• _Task prompt_:
Return the first line, the line containing "return np.where(r <", and every line between them, exactly as they stand.

• _Dataset extract_:
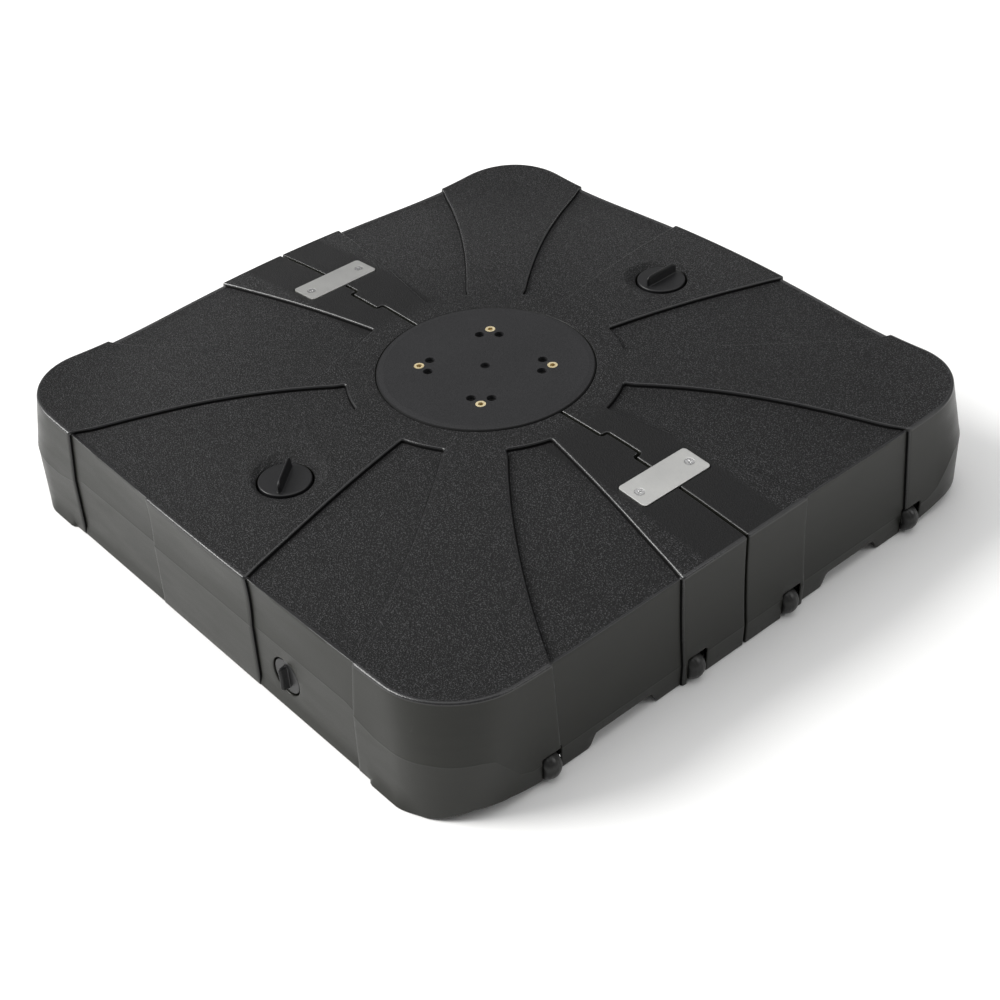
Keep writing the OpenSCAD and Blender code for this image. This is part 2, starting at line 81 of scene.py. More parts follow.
LINK_PLAY = 0.7
# how deep the sides of each opening are drawn
HUB_WALL, SEAM_WALL, CAP_WALL, DRAIN_WALL, LINK_WALL = 13.0, 14.0, 11.0, 6.5, 5.0
LEDGE_FROM = 12.0     # openings deeper than this get a ledge below
# what a face of a tank half is, kept in its "zone" attribute
ZONE_PLAIN, ZONE_STEP, ZONE_RIM, ZONE_STEP_SHADE = 0, 1, 2, 4


# ---------------- small helpers
def crown(r):
    """Height of the deck at radius r: level, then an arc, then straight."""
    k = CONE_R - FLAT_R
    far = DECK_Z - k * k / (2 * CROWN_R) - (r - CONE_R) * k / CROWN_R
    far = far + 0.0014 * np.maximum(r - 482, 0) ** 2      # the corners turn up a little
    mid = DECK_Z - (r - FLAT_R) ** 2 / (2 * CROWN_R)
    return np.where(r < FLAT_R, DECK_Z, np.where(r < CONE_R, mid, far))


def along(c, n):
    """Distance round the outline from the middle of a Y wall to the middle of an X wall."""
    ax, ay = np.abs(c[:, 0]), np.abs(c[:, 1])
    ang = np.arctan2(np.abs(n[:, 0]), np.abs(n[:, 1]))
    r = EDGE - CORNER_C
    s = np.where(np.abs(n[:, 1]) > 0.9999, np.minimum(ax, CORNER_C), CORNER_C + r * ang)
    return np.where(np.abs(n[:, 0]) > 0.9999, CORNER_C + r * math.pi / 2 + CORNER_C - ay, s)


# the parting line: distance along the outline, and height there
PART_S = (0, 275, 305, 330, 355, 400, 450, 464, 479, 491, 509, 842)
PART_H = (91, 91, 82, 77, 78, 84, 84, 80, 59, 41, 32.5, 32.5)


def part_z(c, n):
    """Height of the parting line round the outline."""
    return np.interp(along(c, n), PART_S, PART_H)


def bow(c, n):
    """Outward bow of the deck's edge, largest in the middle of each side."""
    on_x = np.abs(n[:, 0]) > np.abs(n[:, 1])
    lat = np.where(on_x, np.abs(c[:, 1]), np.abs(c[:, 0]))
    return np.where(on_x, BOW_X, BOW_Y) * np.clip(1 - (lat / BOW_REACH) ** 2, 0, 1) ** 1.5


def wall_u(z, c, n):
    """Outward position of the wall at height z, from the deck's edge line."""
    hp = part_z(c, n)
    t = np.clip((EDGE_Z - z) / (EDGE_Z - hp), -0.6, 1.0)
    side = np.abs(n[:, 0]) ** 2
    low = (3.5 * side - 1.7) * np.clip((hp - z) / hp, 0, 1)
    u = LEAN_UP * t - low + bow(c, n) * np.clip(1 - t, 0, 1) ** 2
    # the corner's arc is tighter at the foot than at the deck
    k = FOOT_C - CORNER_C
    wide, far = HALF - CORNER_C, np.abs(n).sum(1)
    lead = k * far + np.sqrt(np.maximum(k * k * far * far - 2 * k * k + FOOT_R * FOOT_R, 0))
    nmax = np.abs(n).max(1)
    flat = wide / nmax
    tang = np.sqrt(np.maximum(1 / nmax ** 2 - 1, 0)) * wide
    bulge = np.where(tang < k, flat, lead) - wide
    u = u + bulge * np.clip(t, 0, 1)
    ridge = 0.14 * np.exp(-((z - hp) / 0.8) ** 2)
    return u + ridge


def smooth(x):
    """Soft step from 0 to 1."""
    x = np.clip(x, 0.0, 1.0)
    return x * x * (3 - 2 * x)


def round_drop(s, rho):
    """Depth of a quarter-round edge at distance s inside it."""
    q = np.clip(rho - s, 0.0, rho)
    return rho - np.sqrt(np.maximum(rho * rho - q * q, 0.0))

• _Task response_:
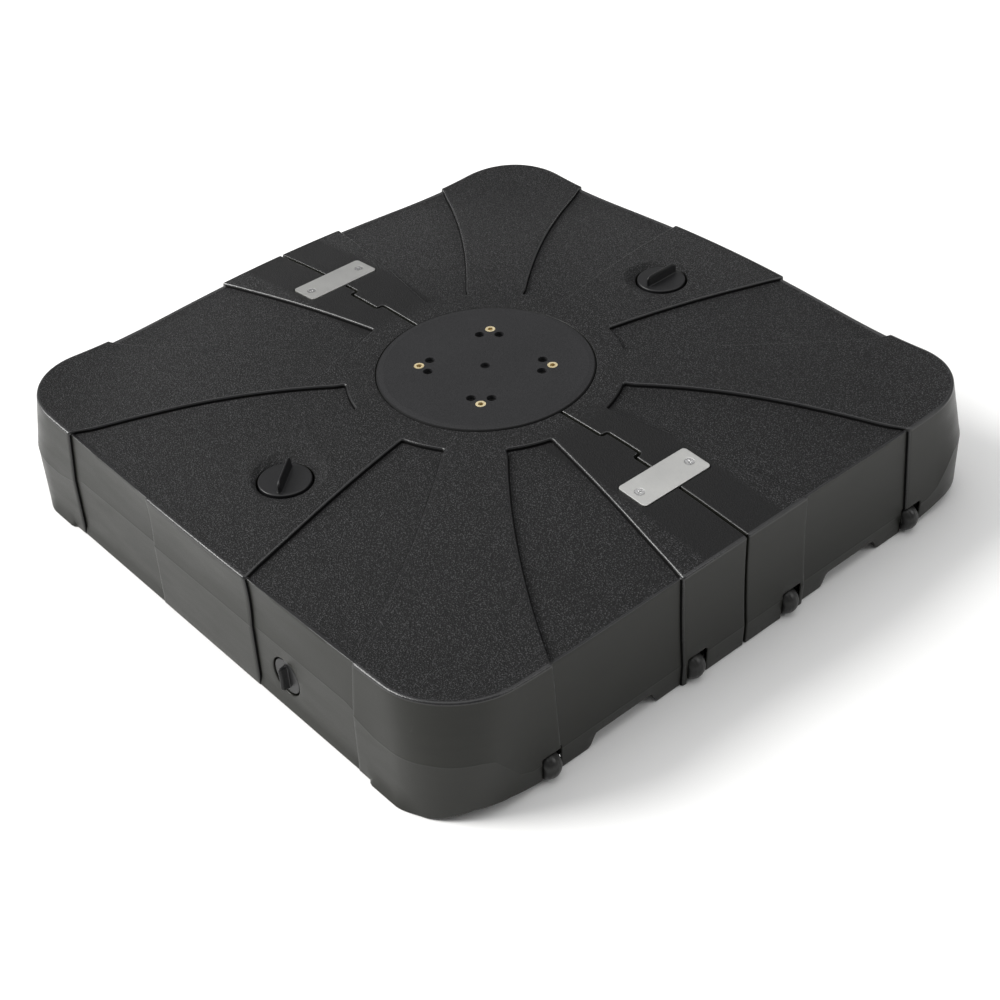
Keep writing the OpenSCAD and Blender code for this image. This is part 2, starting at line 81 of scene.py. More parts follow.
LINK_PLAY = 0.7
# how deep the sides of each opening are drawn
HUB_WALL, SEAM_WALL, CAP_WALL, DRAIN_WALL, LINK_WALL = 13.0, 14.0, 11.0, 6.5, 5.0
LEDGE_FROM = 12.0     # openings deeper than this get a ledge below
# what a face of a tank half is, kept in its "zone" attribute
ZONE_PLAIN, ZONE_STEP, ZONE_RIM, ZONE_STEP_SHADE = 0, 1, 2, 4


# ---------------- small helpers
def crown(r):
    """Height of the deck at radius r: level, then an arc, then straight."""
    k = CONE_R - FLAT_R
    far = DECK_Z - k * k / (2 * CROWN_R) - (r - CONE_R) * k / CROWN_R
    far = far + 0.0014 * np.maximum(r - 482, 0) ** 2      # the corners turn up a little
    mid = DECK_Z - (r - FLAT_R) ** 2 / (2 * CROWN_R)
    return np.where(r < FLAT_R, DECK_Z, np.where(r < CONE_R, mid, far))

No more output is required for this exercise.